+++ DATA +++
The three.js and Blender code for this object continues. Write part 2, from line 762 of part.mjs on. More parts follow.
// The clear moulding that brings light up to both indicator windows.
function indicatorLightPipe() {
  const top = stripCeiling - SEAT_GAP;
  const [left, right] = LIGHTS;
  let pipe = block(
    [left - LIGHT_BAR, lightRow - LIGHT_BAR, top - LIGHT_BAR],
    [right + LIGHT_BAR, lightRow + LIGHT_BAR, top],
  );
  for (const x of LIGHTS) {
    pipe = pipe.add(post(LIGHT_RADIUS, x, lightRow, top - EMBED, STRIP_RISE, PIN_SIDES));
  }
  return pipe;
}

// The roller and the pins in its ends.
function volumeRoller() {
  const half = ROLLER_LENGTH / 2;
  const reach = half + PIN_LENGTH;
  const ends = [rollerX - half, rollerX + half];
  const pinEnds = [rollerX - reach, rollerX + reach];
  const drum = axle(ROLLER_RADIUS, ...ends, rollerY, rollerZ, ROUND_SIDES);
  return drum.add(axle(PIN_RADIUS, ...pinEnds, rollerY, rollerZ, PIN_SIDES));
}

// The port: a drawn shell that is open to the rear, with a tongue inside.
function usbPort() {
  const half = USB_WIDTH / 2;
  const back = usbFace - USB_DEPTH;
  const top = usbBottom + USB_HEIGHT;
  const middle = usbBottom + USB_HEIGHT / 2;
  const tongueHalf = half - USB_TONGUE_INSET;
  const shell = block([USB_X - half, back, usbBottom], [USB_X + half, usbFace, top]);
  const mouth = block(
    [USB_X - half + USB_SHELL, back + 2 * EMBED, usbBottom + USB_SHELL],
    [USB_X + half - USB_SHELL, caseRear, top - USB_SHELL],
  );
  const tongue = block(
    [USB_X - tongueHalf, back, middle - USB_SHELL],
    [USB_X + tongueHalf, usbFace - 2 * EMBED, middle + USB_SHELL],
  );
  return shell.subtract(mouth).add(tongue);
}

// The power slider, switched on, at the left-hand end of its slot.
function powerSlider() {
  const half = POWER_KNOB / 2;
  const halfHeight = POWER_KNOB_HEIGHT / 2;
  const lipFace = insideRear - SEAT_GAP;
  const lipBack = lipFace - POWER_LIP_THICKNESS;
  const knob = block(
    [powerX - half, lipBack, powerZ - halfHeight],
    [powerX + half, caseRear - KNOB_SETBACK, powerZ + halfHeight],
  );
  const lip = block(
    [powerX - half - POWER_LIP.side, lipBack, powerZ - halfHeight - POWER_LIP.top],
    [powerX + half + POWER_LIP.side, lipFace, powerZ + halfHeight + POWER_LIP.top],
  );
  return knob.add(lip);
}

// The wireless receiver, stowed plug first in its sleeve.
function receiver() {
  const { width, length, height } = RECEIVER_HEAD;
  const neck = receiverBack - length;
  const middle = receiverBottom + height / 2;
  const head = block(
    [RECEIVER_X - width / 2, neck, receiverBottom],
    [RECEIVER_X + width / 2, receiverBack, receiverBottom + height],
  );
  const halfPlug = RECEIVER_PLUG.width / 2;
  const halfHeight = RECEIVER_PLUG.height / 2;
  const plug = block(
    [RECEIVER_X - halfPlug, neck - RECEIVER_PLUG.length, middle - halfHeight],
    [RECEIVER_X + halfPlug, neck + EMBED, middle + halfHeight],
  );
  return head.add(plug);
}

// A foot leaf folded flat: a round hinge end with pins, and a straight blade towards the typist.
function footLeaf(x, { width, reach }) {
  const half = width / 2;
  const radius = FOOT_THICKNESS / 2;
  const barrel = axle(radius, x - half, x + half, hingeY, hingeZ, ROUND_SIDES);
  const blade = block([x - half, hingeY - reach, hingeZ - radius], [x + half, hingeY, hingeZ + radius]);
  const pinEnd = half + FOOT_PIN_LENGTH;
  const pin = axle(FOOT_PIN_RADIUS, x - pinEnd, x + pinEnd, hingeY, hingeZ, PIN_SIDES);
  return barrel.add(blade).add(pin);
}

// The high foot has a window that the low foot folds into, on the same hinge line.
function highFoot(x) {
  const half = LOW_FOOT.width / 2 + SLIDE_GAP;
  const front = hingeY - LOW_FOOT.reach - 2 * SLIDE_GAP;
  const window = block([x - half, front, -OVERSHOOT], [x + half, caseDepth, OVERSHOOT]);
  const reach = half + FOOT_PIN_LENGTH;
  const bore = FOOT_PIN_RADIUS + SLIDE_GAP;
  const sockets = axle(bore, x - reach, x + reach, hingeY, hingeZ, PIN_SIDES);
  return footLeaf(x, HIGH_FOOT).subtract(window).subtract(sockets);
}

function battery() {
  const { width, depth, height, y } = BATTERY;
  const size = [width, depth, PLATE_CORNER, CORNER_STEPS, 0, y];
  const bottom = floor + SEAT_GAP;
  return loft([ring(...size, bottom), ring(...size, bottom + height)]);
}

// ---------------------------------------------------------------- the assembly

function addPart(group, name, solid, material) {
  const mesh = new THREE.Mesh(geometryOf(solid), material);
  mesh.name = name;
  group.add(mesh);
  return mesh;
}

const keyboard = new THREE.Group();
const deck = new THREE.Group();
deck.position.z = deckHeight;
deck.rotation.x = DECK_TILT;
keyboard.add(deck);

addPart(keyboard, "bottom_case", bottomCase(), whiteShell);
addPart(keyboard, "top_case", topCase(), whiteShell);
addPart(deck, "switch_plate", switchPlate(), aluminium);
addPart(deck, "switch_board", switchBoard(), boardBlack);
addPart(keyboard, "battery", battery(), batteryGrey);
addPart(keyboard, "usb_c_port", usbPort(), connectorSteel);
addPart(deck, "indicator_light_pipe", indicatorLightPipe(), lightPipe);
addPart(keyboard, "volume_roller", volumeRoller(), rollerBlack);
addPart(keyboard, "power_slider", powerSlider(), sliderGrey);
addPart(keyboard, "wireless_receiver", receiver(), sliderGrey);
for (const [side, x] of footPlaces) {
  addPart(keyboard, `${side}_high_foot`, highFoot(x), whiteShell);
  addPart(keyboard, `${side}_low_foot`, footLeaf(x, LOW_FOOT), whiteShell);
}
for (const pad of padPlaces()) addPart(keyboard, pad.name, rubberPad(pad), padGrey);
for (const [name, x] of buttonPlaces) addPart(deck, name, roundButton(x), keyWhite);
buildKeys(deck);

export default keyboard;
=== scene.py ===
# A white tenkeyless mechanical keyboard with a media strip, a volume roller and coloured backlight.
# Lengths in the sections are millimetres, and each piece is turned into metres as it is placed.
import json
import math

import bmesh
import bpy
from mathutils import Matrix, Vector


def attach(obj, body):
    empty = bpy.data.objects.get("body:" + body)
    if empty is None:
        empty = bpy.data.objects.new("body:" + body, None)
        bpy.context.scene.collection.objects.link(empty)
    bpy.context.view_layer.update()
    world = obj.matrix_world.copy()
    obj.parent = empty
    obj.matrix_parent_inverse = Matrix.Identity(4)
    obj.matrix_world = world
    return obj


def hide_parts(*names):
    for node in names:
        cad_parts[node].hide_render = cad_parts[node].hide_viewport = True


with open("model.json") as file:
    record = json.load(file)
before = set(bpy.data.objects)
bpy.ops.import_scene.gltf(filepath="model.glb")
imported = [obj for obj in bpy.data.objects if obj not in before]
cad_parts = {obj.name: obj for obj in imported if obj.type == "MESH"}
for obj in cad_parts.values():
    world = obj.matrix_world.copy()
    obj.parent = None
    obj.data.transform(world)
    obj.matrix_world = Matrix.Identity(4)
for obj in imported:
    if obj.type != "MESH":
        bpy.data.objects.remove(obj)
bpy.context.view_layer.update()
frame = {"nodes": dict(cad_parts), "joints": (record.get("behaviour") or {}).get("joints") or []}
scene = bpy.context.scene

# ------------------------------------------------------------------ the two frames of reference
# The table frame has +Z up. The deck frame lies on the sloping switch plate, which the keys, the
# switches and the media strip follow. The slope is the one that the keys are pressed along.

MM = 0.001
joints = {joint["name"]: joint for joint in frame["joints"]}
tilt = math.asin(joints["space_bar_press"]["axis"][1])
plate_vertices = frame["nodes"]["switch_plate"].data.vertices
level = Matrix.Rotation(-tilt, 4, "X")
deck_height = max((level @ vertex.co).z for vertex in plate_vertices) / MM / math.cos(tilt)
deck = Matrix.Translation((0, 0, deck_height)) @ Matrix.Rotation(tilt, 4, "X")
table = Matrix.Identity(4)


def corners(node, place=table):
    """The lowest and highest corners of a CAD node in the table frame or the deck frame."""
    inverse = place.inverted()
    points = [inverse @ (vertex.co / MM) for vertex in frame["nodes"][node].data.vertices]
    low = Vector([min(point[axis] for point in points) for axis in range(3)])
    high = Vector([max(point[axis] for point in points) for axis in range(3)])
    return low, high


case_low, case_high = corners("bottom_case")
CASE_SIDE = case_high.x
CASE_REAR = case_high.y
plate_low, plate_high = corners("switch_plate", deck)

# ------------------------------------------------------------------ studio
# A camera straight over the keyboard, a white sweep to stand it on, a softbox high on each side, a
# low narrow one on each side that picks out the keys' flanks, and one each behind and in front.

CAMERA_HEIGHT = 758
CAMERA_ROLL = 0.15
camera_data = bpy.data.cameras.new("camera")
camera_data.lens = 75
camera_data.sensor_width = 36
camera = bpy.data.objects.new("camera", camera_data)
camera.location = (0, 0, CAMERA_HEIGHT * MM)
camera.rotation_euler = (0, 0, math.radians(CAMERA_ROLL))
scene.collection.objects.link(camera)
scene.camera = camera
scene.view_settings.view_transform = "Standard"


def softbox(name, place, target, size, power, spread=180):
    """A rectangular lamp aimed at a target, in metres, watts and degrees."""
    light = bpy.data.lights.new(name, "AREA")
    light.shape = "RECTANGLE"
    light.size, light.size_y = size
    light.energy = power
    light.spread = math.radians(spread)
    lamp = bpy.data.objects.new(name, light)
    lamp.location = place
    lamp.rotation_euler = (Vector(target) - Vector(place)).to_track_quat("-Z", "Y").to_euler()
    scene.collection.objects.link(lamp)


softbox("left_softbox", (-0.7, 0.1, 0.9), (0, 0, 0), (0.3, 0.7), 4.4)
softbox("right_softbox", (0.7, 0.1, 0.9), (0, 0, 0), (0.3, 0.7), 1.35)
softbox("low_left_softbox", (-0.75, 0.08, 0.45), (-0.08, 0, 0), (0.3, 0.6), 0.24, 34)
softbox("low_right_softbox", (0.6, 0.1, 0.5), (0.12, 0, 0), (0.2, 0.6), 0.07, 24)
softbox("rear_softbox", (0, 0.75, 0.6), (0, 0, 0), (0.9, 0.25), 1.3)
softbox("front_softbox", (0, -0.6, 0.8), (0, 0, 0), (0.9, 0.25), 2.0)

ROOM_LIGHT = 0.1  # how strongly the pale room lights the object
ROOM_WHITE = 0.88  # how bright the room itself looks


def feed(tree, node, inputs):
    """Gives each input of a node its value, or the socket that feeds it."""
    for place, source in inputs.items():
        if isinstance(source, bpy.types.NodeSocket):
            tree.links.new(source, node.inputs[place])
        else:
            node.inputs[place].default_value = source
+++
§ PROBLEM DETAILS: Retype exactly the lines above, from the one with "before = set(bpy.data.objects)" through the one with "# switches and", inclusive.

§ REPLY TO THE EXERCISE:
before = set(bpy.data.objects)
bpy.ops.import_scene.gltf(filepath="model.glb")
imported = [obj for obj in bpy.data.objects if obj not in before]
cad_parts = {obj.name: obj for obj in imported if obj.type == "MESH"}
for obj in cad_parts.values():
    world = obj.matrix_world.copy()
    obj.parent = None
    obj.data.transform(world)
    obj.matrix_world = Matrix.Identity(4)
for obj in imported:
    if obj.type != "MESH":
        bpy.data.objects.remove(obj)
bpy.context.view_layer.update()
frame = {"nodes": dict(cad_parts), "joints": (record.get("behaviour") or {}).get("joints") or []}
scene = bpy.context.scene

# ------------------------------------------------------------------ the two frames of reference
# The table frame has +Z up. The deck frame lies on the sloping switch plate, which the keys, the
# switches and the media strip follow. The slope is the one that the keys are pressed along.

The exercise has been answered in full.